While CCS has existed for years, it was too costly for companies to consider without any incentive. But in 2018, the federal government enacted a tax credit that greatly expanded incentives for emitters. 

Mississippi House Energy Chair Rep. Brent Powell, R-Brandon, explained that companies hoping to receive the tax credit could potentially move to the state and use its existing pipeline for storage. 

“What we’re hoping with this is that the landowners and the public can get some royalties for the storage, but we’d really like to see some industry come into the state that’s close to the pipeline,” said Powell, who specified electric and fertilizer plants as businesses he envisions offloading their carbon in Mississippi. 

Under the program, both surface and mineral rights owners would be compensated, Powell, who wrote the bill, said. 

This year, Gov. Tate Reeves signed into law House Bill 1214, a bill that would allow the Mississippi State Oil & Gas Board to oversee a carbon storage program in the state.

The U.S Environmental Protection Agency currently regulates carbon storage wells in most of the country, but now states are hoping to obtain authority to meet growing interest locally.

The Oil & Gas Board first has to obtain authority from the EPA, which it plans to apply for by the end of the year, the board told Mississippi Today. So far, just Wyoming and North Dakota have such a program, according to the Carbon Capture Coalition.

David Snodgrass, lead geologist for the Oil & Gas Board, said that eminent domain won’t apply to carbon storage in Mississippi. Eminent domain, which was restricted in the state after a 2011 ballot initiative, gives the government the power to take private property for a public use project without the landowners’ consent. Companies seeking to build a carbon pipeline or storage wells would first need to seek approval from a majority of landowners. 

The new law allows the Oil & Gas Board to move forward with the project without a majority approval, but Powell said it would only apply if there are unresponsive or absentee landowners.

“If a guy’s adamant, ‘You’re not crossing my property,’ the Board’s not going to let (the company) cross their property,” Powell said. 

Experts suggest that Mississippi, as well as its neighboring states, are prime locations for carbon storage because of their geology. 

Susan Hovorka, a research scientist at the University of Texas’ Jackson School of Geosciences, explained that the pore space – tiny openings between grains of rock in the ground where gas can be stored – gives the Gulf Coast region an advantage over the rest of the country. 

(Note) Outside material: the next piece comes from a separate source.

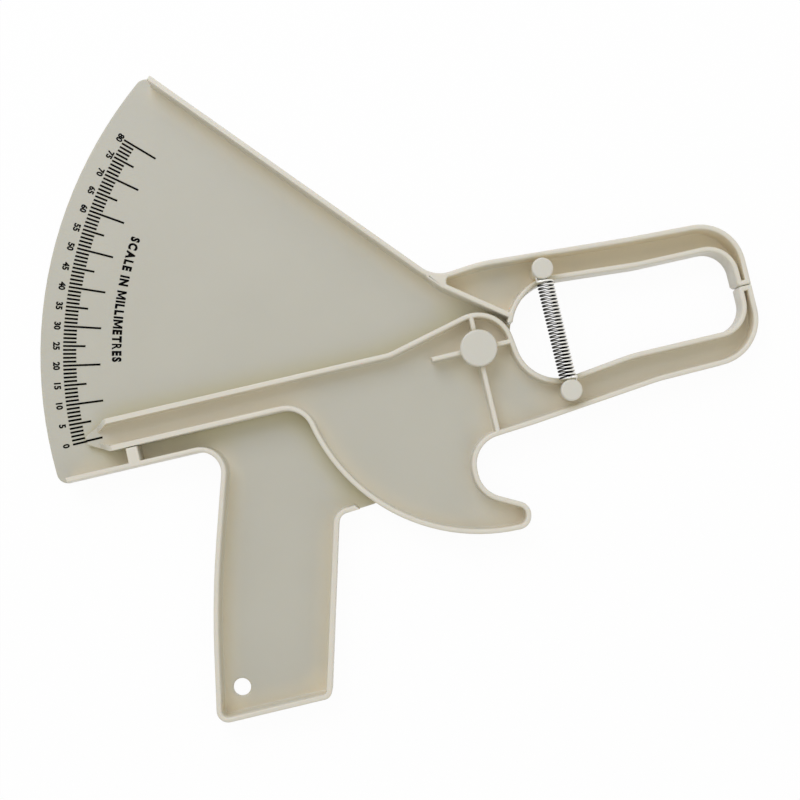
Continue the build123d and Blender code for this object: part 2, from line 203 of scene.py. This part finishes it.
# %% Node group: shelter
shelter, shelter_in, shelter_out = node_group(
    "shelter", {"Reach": 12 * MM}, ("Closed In", "Overshadowed", "Open Side")
)
own_walls = shelter.nodes.new("ShaderNodeAmbientOcclusion")
own_walls.samples = 8
own_walls.only_local = True
all_walls = shelter.nodes.new("ShaderNodeAmbientOcclusion")
all_walls.samples = 8
facing = shelter.nodes.new("ShaderNodeNewGeometry")
facing_split = shelter.nodes.new("ShaderNodeSeparateXYZ")

# Occlusion runs from 1, in the open, down to 0, closed in on all sides.
closed_own = mapped(shelter, start=0.9, stop=0.35)
closed_all = mapped(shelter, start=0.9, stop=0.4)
free = mapped(shelter, start=0.75, stop=0.95)
upward = mapped(shelter, start=0.3, stop=0.8)
sideward = joined(shelter, "SUBTRACT", first=1)
other_only = joined(shelter, "SUBTRACT")
other_only.use_clamp = True
floor_only = joined(shelter, "MULTIPLY")
free_side = joined(shelter, "MULTIPLY")

# %% Wiring of the shelter group
wire_up(
    shelter,
    (shelter_in, "Reach", own_walls, "Distance"),
    (shelter_in, "Reach", all_walls, "Distance"),
    (own_walls, "AO", closed_own, "Value"),
    (all_walls, "AO", closed_all, "Value"),
    (facing, "Normal", facing_split, "Vector"),
    (facing_split, "Z", upward, "Value"),
    (upward, "Result", sideward, 1),
    (closed_own, "Result", shelter_out, "Closed In"),
    (closed_all, "Result", other_only, 0),
    (closed_own, "Result", other_only, 1),
    (other_only, "Value", floor_only, 0),
    (upward, "Result", floor_only, 1),
    (floor_only, "Value", shelter_out, "Overshadowed"),
    (own_walls, "AO", free, "Value"),
    (free, "Result", free_side, 0),
    (sideward, "Value", free_side, 1),
    (free_side, "Value", shelter_out, "Open Side"),
)
print("shelter:", len(shelter.nodes), "nodes")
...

“The Gulf Coast states are particularly well-endowed, when you look at maps of the pore space availability, these states shine out as winners,” Hovorka said. “There are other states that have opportunity, but the Gulf Coast states’ opportunity is particularly excellent.” 

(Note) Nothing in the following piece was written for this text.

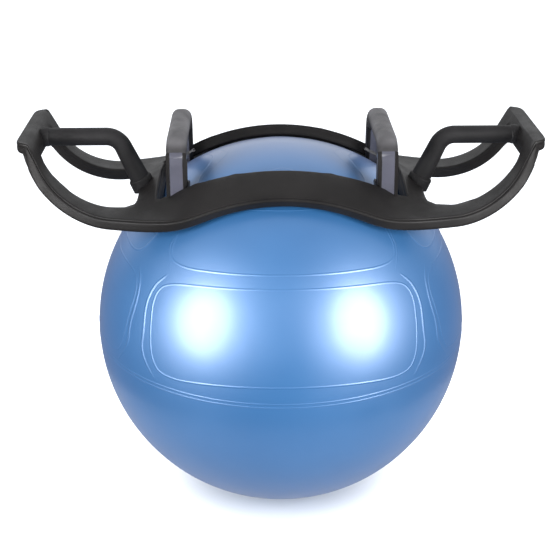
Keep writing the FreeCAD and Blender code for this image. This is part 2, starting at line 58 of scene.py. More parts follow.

Beginning in 2008, Hovorka and other scientists conducted one of the first large-scale carbon storage tests in the U.S. at an oil field near Natchez owned by Denbury Inc.

Hovorka said while the program is new to most of the world, there’s a well-established practice for safely storing carbon. 

“People can get some confidence because this is not new stuff being done for the first time,” she said, mentioning the world’s first commercial capture and storage project in Norway that began in 1996. “It’s old stuff being put to new uses to mitigate greenhouse gasses.”

But storing carbon and transporting it are two different things. 

Last month, the Pipeline and Hazardous Materials Safety Administration, or PHMSA – the federal agency in charge of pipeline safety – announced its findings from a 2020 gas leak in Satartia, Miss. The report found multiple failures on the part of Denbury, and proposed a penalty of $3.9 million against the company.

After the episode in Sataria, some advocates are questioning whether the country is prepared for an increased demand on carbon transportation. 

While both Powell and Snodgrass referenced the company as a proponent of starting a program in the state, Denbury officials told Mississippi Today it’s too early to say if it will begin carbon storage in the state. Denbury is currently securing spaces in other Gulf Coast states, including Louisiana and Alabama, but likely wouldn’t start storage until 2025. 

“I would say it’s premature,” said Dan Cole, Denbury’s Vice President of Carbon Capture, Utilization and Storage. “We’re certainly evaluating, are there some good potential storage sites in Mississippi?”

Cole said Denbury would be looking at large pieces of land with few owners. He added that the company would use its existing EOR pipeline as long as it met the capacity needs for transporting carbon.